● **TASK GOAL**:
Extract, unchanged, every line from the top of the material below through the line with "that is shown.", and no more.

● **INFORMATION SHOWN**:
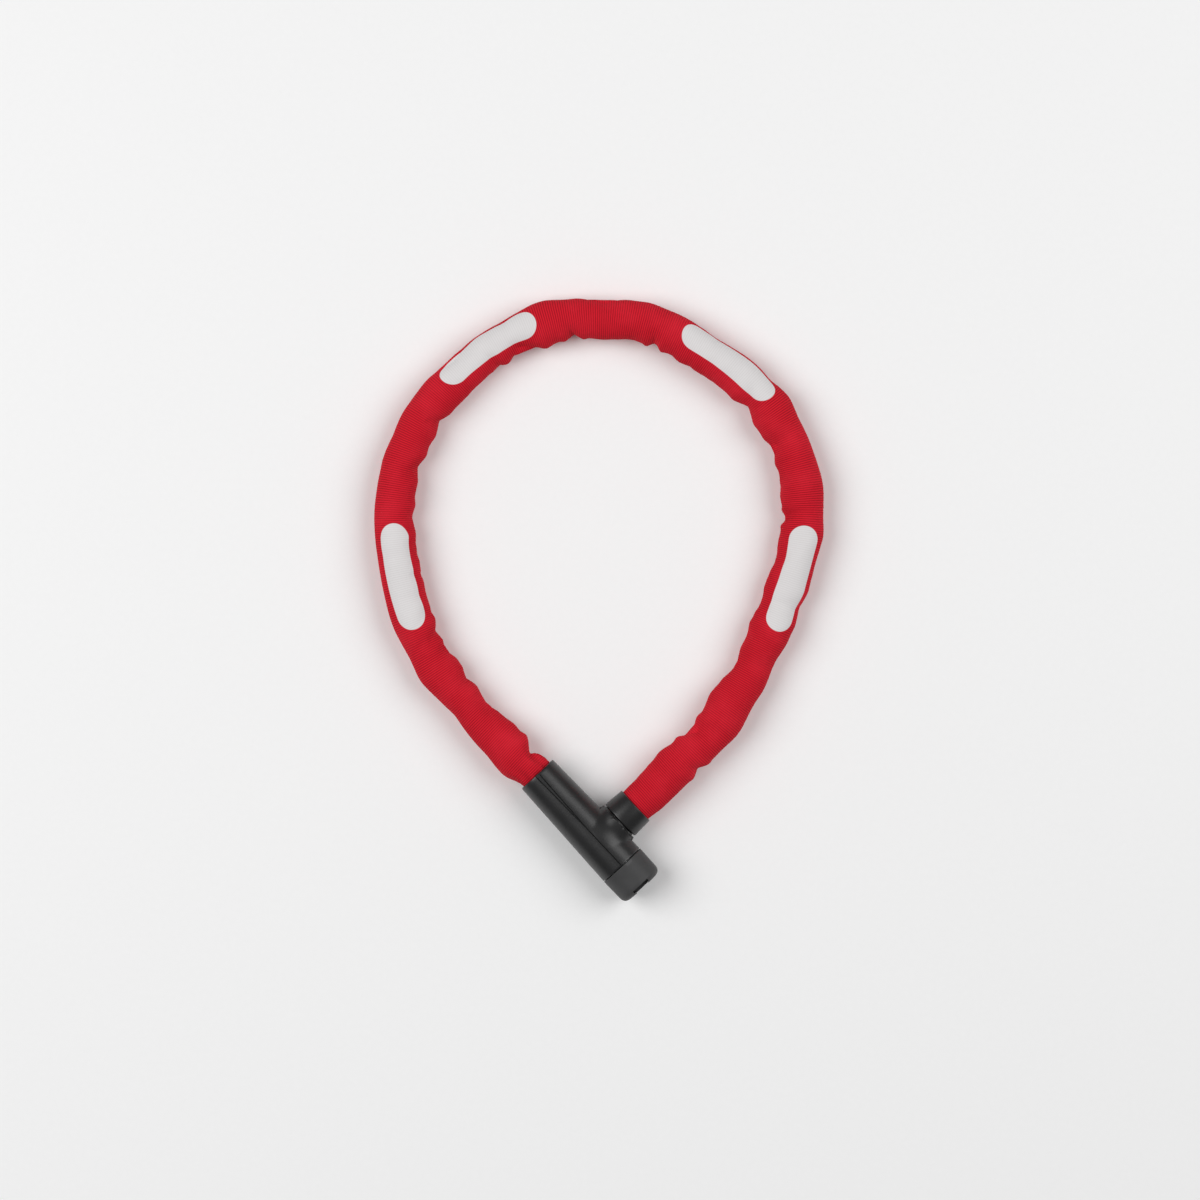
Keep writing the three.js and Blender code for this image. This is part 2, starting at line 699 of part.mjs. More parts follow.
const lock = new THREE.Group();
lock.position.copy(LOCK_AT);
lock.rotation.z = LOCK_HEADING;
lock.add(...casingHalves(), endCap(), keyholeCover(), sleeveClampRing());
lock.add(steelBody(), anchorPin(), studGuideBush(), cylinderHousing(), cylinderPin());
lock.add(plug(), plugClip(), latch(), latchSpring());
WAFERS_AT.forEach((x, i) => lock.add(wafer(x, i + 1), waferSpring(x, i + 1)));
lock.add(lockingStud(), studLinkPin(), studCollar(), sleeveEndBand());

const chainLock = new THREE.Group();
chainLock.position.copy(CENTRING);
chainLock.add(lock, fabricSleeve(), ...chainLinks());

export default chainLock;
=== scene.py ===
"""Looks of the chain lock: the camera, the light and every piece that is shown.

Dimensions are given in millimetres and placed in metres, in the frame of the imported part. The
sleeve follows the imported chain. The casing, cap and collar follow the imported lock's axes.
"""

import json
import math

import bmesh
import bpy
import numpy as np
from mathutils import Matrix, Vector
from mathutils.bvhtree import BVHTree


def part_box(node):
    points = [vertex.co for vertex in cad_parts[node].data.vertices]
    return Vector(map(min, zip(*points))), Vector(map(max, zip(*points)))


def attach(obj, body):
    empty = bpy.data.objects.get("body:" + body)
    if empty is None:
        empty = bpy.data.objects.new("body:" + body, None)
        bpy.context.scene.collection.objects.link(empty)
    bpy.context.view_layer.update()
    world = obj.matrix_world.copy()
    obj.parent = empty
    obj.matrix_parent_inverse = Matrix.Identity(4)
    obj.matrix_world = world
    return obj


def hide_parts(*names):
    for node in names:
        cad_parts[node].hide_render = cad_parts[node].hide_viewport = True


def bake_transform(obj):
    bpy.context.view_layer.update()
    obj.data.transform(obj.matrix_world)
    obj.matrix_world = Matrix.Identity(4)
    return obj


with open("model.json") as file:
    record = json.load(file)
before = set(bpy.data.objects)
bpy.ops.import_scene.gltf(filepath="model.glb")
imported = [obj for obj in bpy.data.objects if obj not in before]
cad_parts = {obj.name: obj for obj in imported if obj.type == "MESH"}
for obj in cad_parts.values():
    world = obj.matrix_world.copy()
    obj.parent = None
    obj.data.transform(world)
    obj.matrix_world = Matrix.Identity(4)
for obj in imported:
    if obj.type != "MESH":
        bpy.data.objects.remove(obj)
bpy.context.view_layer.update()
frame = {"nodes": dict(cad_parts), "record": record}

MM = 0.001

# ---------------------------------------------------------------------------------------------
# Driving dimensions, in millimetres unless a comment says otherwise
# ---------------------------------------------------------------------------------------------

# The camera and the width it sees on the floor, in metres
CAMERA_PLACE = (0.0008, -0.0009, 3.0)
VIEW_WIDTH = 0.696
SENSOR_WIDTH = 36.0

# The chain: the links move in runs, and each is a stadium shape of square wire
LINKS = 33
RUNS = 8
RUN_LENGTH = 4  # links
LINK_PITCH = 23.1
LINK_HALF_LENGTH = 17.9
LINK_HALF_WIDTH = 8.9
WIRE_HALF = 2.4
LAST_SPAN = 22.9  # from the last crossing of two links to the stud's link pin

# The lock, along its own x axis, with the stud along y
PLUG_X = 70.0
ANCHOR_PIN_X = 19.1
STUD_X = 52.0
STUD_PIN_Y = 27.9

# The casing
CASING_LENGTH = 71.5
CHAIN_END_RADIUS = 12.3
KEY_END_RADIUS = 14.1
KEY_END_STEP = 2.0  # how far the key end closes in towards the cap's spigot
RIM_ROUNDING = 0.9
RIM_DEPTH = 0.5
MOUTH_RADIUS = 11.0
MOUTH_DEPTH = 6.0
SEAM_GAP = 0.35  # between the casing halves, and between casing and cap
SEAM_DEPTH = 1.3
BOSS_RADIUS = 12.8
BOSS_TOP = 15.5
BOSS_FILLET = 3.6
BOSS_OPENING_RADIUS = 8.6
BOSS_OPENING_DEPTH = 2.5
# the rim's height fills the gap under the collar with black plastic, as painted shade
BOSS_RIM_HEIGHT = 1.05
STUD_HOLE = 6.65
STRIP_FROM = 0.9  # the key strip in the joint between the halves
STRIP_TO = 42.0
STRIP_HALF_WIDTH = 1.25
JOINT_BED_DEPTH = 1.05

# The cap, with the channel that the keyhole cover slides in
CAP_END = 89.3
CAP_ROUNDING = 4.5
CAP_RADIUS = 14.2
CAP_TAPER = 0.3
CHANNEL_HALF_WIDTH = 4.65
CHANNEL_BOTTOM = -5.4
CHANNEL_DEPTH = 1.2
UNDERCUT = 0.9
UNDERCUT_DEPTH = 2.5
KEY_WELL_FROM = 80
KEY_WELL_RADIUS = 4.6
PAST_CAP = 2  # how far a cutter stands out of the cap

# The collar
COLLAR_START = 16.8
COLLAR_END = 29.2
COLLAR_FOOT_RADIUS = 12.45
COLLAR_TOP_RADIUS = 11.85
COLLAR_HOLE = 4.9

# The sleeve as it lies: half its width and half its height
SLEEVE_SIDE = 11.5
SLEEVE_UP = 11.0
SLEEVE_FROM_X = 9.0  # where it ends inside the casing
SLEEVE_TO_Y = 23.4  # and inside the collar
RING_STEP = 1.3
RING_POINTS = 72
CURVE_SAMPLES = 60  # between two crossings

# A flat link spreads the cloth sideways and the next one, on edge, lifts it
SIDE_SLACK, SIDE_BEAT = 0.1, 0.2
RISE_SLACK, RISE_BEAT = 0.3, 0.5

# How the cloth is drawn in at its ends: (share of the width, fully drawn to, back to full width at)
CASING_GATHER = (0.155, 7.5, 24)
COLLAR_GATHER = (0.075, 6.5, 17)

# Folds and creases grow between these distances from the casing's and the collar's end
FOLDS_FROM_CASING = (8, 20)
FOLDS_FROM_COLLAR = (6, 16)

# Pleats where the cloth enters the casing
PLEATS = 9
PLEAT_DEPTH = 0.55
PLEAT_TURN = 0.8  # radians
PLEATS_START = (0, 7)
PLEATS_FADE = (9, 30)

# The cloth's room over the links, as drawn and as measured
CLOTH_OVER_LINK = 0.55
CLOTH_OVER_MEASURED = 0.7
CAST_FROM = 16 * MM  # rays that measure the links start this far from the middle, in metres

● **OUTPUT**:
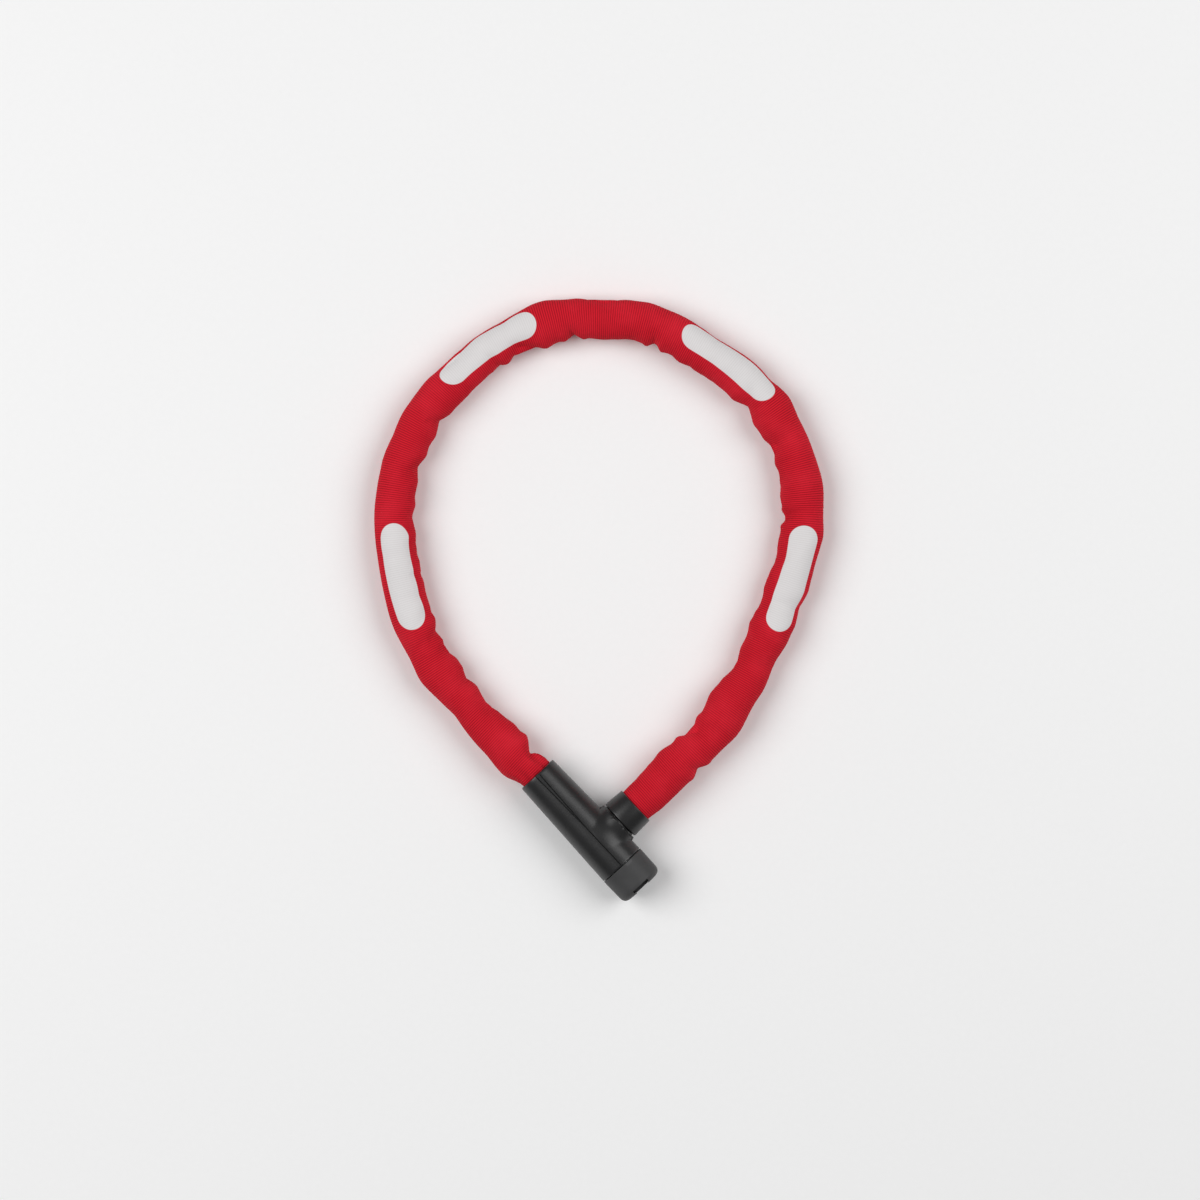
Keep writing the three.js and Blender code for this image. This is part 2, starting at line 699 of part.mjs. More parts follow.
const lock = new THREE.Group();
lock.position.copy(LOCK_AT);
lock.rotation.z = LOCK_HEADING;
lock.add(...casingHalves(), endCap(), keyholeCover(), sleeveClampRing());
lock.add(steelBody(), anchorPin(), studGuideBush(), cylinderHousing(), cylinderPin());
lock.add(plug(), plugClip(), latch(), latchSpring());
WAFERS_AT.forEach((x, i) => lock.add(wafer(x, i + 1), waferSpring(x, i + 1)));
lock.add(lockingStud(), studLinkPin(), studCollar(), sleeveEndBand());

const chainLock = new THREE.Group();
chainLock.position.copy(CENTRING);
chainLock.add(lock, fabricSleeve(), ...chainLinks());

export default chainLock;
=== scene.py ===
"""Looks of the chain lock: the camera, the light and every piece that is shown.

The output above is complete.